* Begin EXERCISE MATERIAL *

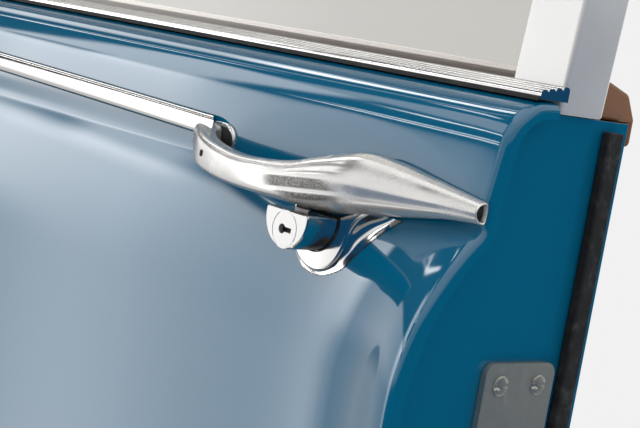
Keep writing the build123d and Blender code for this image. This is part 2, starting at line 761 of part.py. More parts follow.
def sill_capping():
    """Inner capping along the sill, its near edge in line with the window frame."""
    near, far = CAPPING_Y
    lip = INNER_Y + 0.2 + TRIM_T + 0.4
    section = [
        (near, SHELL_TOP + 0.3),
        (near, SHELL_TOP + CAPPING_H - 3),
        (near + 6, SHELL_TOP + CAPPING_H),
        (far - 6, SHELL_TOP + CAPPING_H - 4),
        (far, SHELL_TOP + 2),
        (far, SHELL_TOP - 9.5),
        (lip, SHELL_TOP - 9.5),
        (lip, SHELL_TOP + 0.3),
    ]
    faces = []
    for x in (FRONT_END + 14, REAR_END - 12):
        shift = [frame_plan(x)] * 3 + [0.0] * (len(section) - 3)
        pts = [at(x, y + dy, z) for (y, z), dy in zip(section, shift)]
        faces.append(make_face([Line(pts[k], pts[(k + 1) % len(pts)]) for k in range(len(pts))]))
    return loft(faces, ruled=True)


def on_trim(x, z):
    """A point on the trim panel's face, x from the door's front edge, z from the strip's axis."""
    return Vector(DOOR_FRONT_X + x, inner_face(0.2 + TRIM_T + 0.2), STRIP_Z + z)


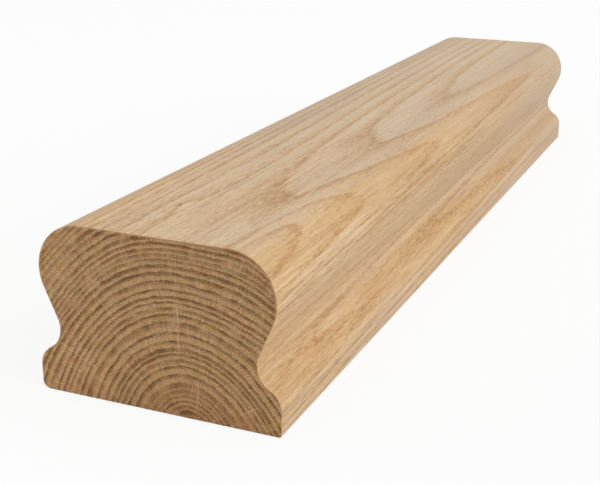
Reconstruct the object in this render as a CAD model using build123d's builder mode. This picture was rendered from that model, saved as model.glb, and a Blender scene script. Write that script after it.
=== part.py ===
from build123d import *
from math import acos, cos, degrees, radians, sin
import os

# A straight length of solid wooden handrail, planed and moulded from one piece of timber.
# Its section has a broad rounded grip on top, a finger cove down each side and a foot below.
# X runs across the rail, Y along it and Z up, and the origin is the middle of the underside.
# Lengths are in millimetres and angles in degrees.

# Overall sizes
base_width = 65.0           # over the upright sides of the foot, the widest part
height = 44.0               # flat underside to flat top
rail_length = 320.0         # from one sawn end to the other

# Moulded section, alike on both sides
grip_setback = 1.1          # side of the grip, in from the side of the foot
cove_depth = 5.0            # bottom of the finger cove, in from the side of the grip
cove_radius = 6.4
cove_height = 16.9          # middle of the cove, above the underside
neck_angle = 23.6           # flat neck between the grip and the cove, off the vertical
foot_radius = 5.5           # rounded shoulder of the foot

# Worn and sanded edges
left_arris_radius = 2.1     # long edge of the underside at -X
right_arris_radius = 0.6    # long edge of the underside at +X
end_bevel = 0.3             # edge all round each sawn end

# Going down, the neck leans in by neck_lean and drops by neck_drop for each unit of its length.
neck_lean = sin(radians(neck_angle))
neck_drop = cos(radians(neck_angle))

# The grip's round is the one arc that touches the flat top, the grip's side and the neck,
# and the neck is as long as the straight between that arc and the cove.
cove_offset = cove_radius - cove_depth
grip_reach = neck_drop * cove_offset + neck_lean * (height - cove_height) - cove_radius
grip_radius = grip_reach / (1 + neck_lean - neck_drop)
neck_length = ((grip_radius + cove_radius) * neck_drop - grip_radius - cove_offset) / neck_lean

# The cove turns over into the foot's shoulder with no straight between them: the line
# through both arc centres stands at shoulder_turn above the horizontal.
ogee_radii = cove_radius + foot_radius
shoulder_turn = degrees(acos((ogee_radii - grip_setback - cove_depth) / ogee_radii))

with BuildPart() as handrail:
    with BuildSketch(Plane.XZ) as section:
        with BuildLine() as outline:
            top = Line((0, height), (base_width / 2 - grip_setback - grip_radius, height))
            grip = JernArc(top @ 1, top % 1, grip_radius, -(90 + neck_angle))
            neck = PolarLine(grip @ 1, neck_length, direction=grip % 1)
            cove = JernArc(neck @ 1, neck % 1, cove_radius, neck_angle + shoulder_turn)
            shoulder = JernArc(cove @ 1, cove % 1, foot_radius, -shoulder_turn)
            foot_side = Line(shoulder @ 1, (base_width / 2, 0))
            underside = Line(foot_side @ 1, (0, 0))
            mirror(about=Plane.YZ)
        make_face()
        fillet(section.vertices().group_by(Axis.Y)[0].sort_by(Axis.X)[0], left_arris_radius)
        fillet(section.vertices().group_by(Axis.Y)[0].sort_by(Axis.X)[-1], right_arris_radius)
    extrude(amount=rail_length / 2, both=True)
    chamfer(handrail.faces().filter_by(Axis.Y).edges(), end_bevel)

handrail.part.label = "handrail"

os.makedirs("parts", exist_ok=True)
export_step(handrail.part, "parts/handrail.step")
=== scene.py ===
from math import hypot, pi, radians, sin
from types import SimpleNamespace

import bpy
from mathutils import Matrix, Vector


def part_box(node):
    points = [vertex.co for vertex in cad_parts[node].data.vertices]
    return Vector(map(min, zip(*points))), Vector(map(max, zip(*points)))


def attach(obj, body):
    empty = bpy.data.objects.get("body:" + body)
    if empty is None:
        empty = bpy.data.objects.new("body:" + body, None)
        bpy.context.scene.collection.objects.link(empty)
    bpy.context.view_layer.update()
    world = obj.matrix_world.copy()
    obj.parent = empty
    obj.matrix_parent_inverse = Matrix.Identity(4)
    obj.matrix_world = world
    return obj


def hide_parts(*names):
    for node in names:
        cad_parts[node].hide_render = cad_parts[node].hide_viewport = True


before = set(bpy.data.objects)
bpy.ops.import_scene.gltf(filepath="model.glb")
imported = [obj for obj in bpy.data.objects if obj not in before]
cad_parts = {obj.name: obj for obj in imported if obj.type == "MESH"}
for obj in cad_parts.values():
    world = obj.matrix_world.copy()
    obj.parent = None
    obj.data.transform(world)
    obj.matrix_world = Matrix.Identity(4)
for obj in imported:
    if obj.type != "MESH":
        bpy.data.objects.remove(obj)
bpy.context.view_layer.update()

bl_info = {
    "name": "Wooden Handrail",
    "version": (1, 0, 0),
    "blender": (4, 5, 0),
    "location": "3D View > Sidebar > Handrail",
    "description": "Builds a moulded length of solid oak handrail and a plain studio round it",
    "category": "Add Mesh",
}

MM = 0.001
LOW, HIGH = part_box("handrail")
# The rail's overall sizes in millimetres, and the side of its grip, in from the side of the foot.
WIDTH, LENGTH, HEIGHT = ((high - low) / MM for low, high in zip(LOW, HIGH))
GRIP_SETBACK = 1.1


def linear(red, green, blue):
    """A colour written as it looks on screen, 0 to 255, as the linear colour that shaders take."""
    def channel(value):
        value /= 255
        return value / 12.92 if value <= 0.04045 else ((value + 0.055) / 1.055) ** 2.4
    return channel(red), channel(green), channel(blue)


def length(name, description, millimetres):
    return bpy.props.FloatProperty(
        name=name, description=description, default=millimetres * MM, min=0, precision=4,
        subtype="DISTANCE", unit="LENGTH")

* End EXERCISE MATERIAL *

== GIVEN PROBLEM ==
Give back only a number, the number of lines where the string "context" occurs.

== WRITTEN RESPONSE ==
3